We are using the lastRunKey https://github.com/matomo-org/matomo/blob/3.12.0/core/CronArchive.php#L280-L284 to determine when an archiver was last run for day or period.
On the next archiver run we create the
date parameter when archiving based on
lastRunKey=time(). However, the problem is that in step 1 potentially not all periods were actually archived. Many could have been skipped because we are for example already archiving a different period (when we want to archive for example month, but a week period is currently being processed, than we skip month but AFAIK still return $success = true).
This could lead to randomly some periods being skipped in some edge conditions. Like it might use
&period=day&date=last2 when it was actually last finished correctly only 3 days ago and then maybe not fully process 3 days ago.
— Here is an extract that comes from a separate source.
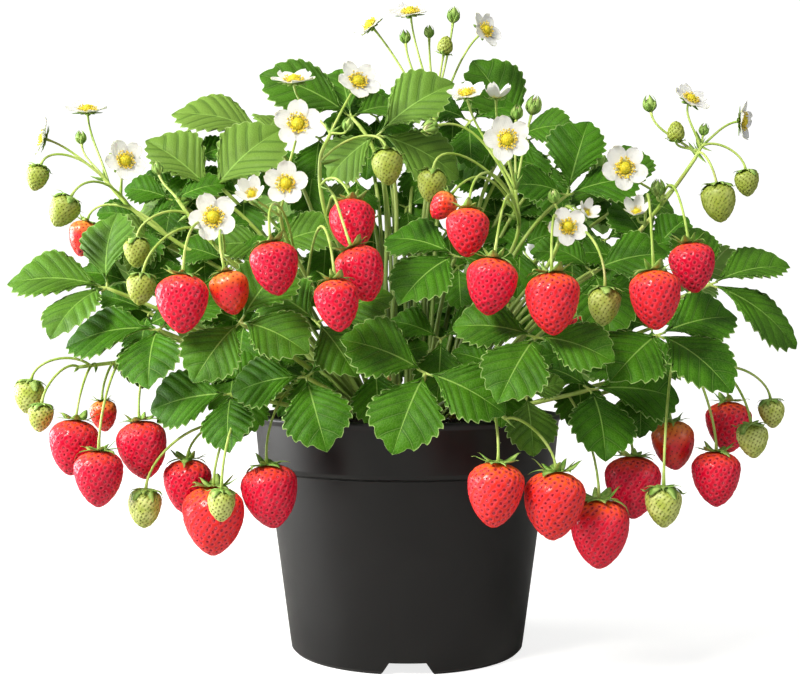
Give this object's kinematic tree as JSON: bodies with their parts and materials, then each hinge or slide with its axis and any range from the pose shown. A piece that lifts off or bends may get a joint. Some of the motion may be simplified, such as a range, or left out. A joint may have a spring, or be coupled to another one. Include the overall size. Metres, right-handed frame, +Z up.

I haven't actually debugged this, but seeing the code there I very much would expect this behaviour and this was introduced by recent changes we added this/last year where we started skipping some periods for example if another period is in progress. We might skip entire segments etc.
From what I see we already return
$success= false here https://github.com/matomo-org/matomo/blob/3.12.0/core/CronArchive.php#L1006-L1008 which should prevent the lastRunKey from being written, but this seems not yet implemented for long running segment archives when dynamically aborting a request shortly before it is supposed to be executed in https://github.com/matomo-org/matomo/blob/3.12.0/core/CronArchive.php#L1013-L1017
This code is triggered when
A possible problem is that the more segments you have for example, the more likely it is that at some point a segment or period will be skipped, therefore
$success = false and therefore on every archive run we do not update the
lastRunKey leading eventually to things like
last200 making archiving very slow.
I reckon best be to remove all logic around
lastRunKey ideally but not sure what better logic to use and what is feasible.
This is also related to https://github.com/matomo-org/matomo/pull/14937/files#r343304194 and https://github.com/matomo-org/matomo/issues/15117
instead of detecting one
lastProcessedTime for all periods and dates, ideally we would detect the
lastProcessedTime on demand shortly before starting the archiving of a period/segment... by default we would use
last3 or so (or whatever the default is) and if any periods were invalidated since then, we would need to adjust behaviour and use better date or launch multiple archive queries. Instead of last52 we could eg use
last3 and then another query where we specifically archive the invalidated date.
I know I'm not explaining it well, it's a difficult topic. Happy to provide more insights.